2º Appareil contrôleur et distributeur des courants électriques pouvant obvier aux arrêts des courants
formant un long circuit.
3º Régulateur électrique sans aucun rouage, à l’abri de toute influence des variations des courants
électriques.
4º Pendule électrique populaire, marchant par un petit élément Daniel, et pouvant conduire, sans
augmentation de dépense d’électricité, un cadran de deux mètres de diamètre.
5º Sonnerie électrique sans aucun rouage, pouvant être conduite à quelque distance que ce soit par la
pendule électrique ci-dessus.
6º Cadran électrique pour clocher ou autre monument, marchant sans le secours d’horloge-type. Ce
cadran, le premier de ce genre, a été placé au fronton de l’Hôtel-de-Ville de Blois, auquel j’en ai
fait hommage. Il marche, depuis dix ans, avec la plus grande régularité.

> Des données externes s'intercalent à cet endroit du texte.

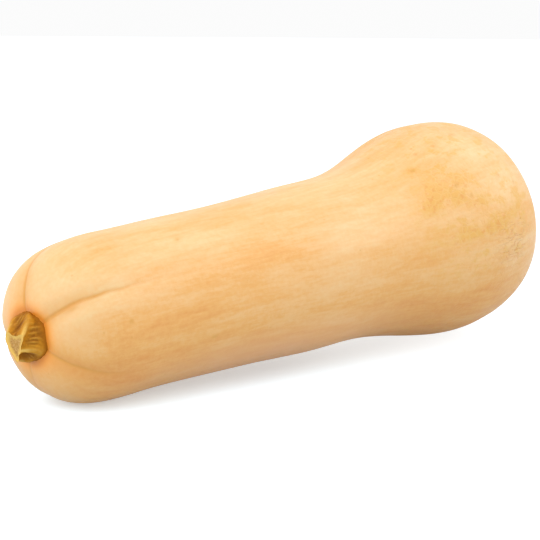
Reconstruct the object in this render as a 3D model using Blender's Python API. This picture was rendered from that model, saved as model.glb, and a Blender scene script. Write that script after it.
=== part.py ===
"""A butternut squash with its cut stem, lying on its side as picked.

Metres, +Z up. The squash lies along X, with its stem end at -X and its blossom end at +X. The origin is
on the surface that it rests on, under the middle of its overall box.
"""

import math

import bmesh
import bpy
import numpy as np
from mathutils import Matrix

MM = 0.001

# Fruit. The outline gives the radius of the neck and the bulb at distances from the stem end, and the
# rounded ends are taken off it: each is as deep as its depth, and flatter the larger its flatness.
FRUIT_LENGTH = 280 * MM
OUTLINE_AT = np.array([0, 28, 62, 101, 140, 168, 190, 213, 235, 258, 280]) * MM
OUTLINE_RADIUS = np.array([41.5, 36, 35.5, 36.5, 39, 40, 44, 50.5, 54, 54, 65]) * MM
END_ROUNDING = 2.25
STEM_END_DEPTH = 43.5 * MM
STEM_END_FLATNESS = 2.45
BLOSSOM_END_DEPTH = 35.5 * MM
BLOSSOM_END_FLATNESS = 2.0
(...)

7º Nouvelle disposition électrique servant à supprimer automatiquement, pendant la nuit, un courant
électrique et à le rétablir pendant le jour. Ce système produit une économie de moitié et peut
s’appliquer aux cadrans qui ne sont pas éclairés, la nuit.
8º Pile de Smee, ne plongeant dans le liquide que lorsque son courant est nécessaire à une action
mécanique, et se relevant aussitôt qu’elle ne doit plus fonctionner.
9º Nouvelle sonnerie pour les grosses cloches, conduite par la petite pendule nº 4.
10º Répartiteur électrique, à l’aide duquel on peut centupler une attraction magnétique. Cet appareil
a été présenté à l’Académie en 1856 (Rapporteur, M. Desprez).
Voici comment, dans le Cosmos, t. 8, p. 330, s’exprime l’abbé Moigno sur cette invention, après
en avoir fait la description: «En résumé, le répartiteur, si petit et si humble en apparence, est l’une
des grandes nouveautés de l’Exposition universelle de 1855.
«Au point de vue de la mécanique, c’est un organe entièrement nouveau, qui sera bientôt appliqué
de mille manières différentes, à mille usages, et qui rendra d’innombrables services. Au point de vue
de la physique et des applications de l’électricité, c’est une découverte immense. M. Robert-Houdin,
dont les forces sont centuplées par son répartiteur, est seul aujourd’hui en mesure de résoudre le
plus grand des problèmes à l’ordre du jour, de réaliser enfin le moteur électrique[25], etc., etc.»
Ma séance est terminée (il faut se rappeler que c’est sous ce titre que j’ai présenté mon récit);
j’ai toutefois l’espoir de la reprendre bientôt. Il me reste encore tant de petits et de grands mystères à
dévoiler! La prestidigitation est une immense carrière que la curiosité peut longtemps exploiter. Je ne
prends donc point congé du public, ou pour mieux dire, du lecteur, car, sous cette seconde forme de
représentation que j’ai adoptée, mes adieux ne seront définitifs que lorsque j’aurai épuisé tout ce qui
peut être dit sur les prestidigitateurs et la prestidigitation; ces deux mots serviront de titre à
l’ouvrage qui fera suite à mes Confidences.